Разделение пушкинского творчества на европоцентристский и национально ориентированные этапы – общее место в оценках Пушкина, начиная со статьи И.В. Киреевского «Нечто о характере поэзии Пушкина». Но Анненков был первый, кто заговорил о том, что в Михайловском произошел не просто поворот в творчестве, а «нравственное перерождение» Пушкина.
При этом нигде в книге Анненков не упоминает о пушкинском «Пророке», хотя именно это стихотворение современники считали поворотным в духовном развитии Пушкина.

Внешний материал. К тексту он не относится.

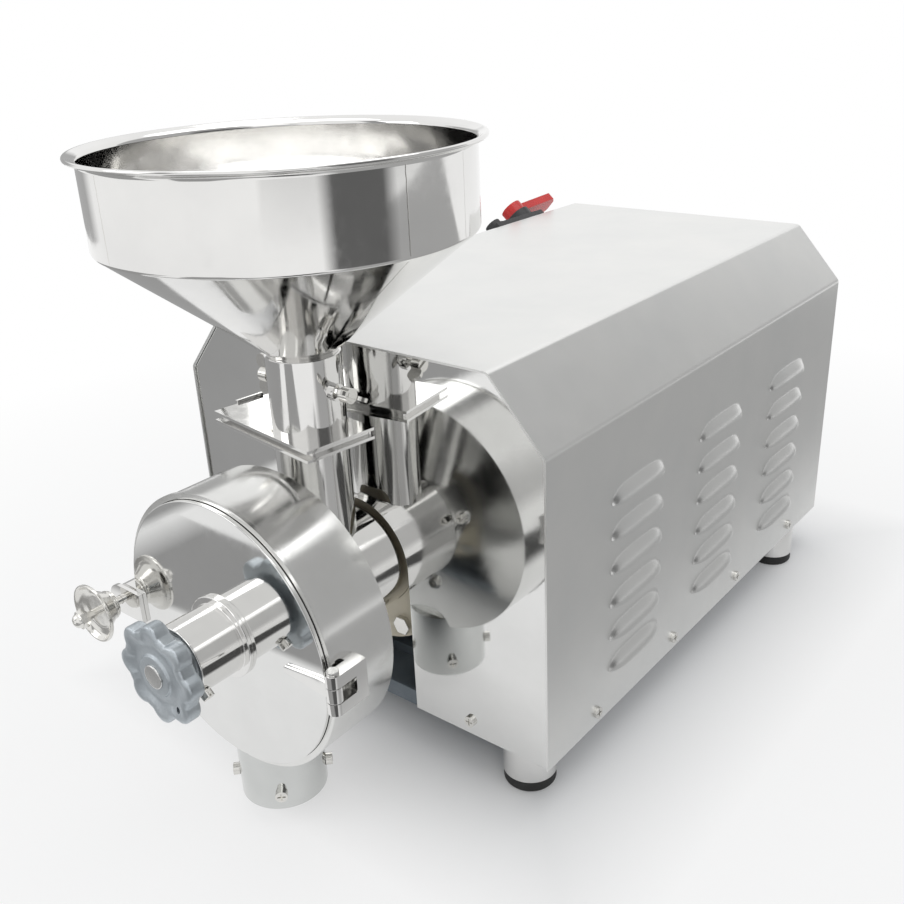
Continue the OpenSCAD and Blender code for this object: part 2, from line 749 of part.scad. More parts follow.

Вероятно, не упоминая вовсе о стихотворении «Пророк», Анненков выражал свое несогласие с официальной биографической легендой о Пушкине, связавшей создание стихотворения с аудиенцией у Николая I. Встрече поэта с императором Анненков посвящает всего одну фразу.
Умолчание о «Пророке» указывает на несогласие Анненкова не только с официальной биографической легендой об особых отношениях Пушкина с царем, созданной прежде всего Жуковским, но и с поздним ее развитием в статье Гоголя «О лиризме наших поэтов» (1845).
Определение «лиризма», данное Гоголем, не оставляет сомнений в том, что под «лиризмом» писатель имеет в виду профетизм. Поэтами, воплощавшими «высшее состояние лиризма», были Ломоносов, Державин и Пушкин. В качестве родовых черт русского профетизма Гоголь назвал, во‐первых, любовь к России, к ее особому пути, и, во‐вторых, любовь к царю. При этом Гоголь сравнивает «лиризм наших поэтов» с «библейским», имея в виду еврейских пророков, говоривших об особой миссии сынов Израиля и бывших при этом собеседниками и советчиками царей. Именно личные взаимоотношения русских поэтов с монархами, по мнению Гоголя, и делали из поэта пророка.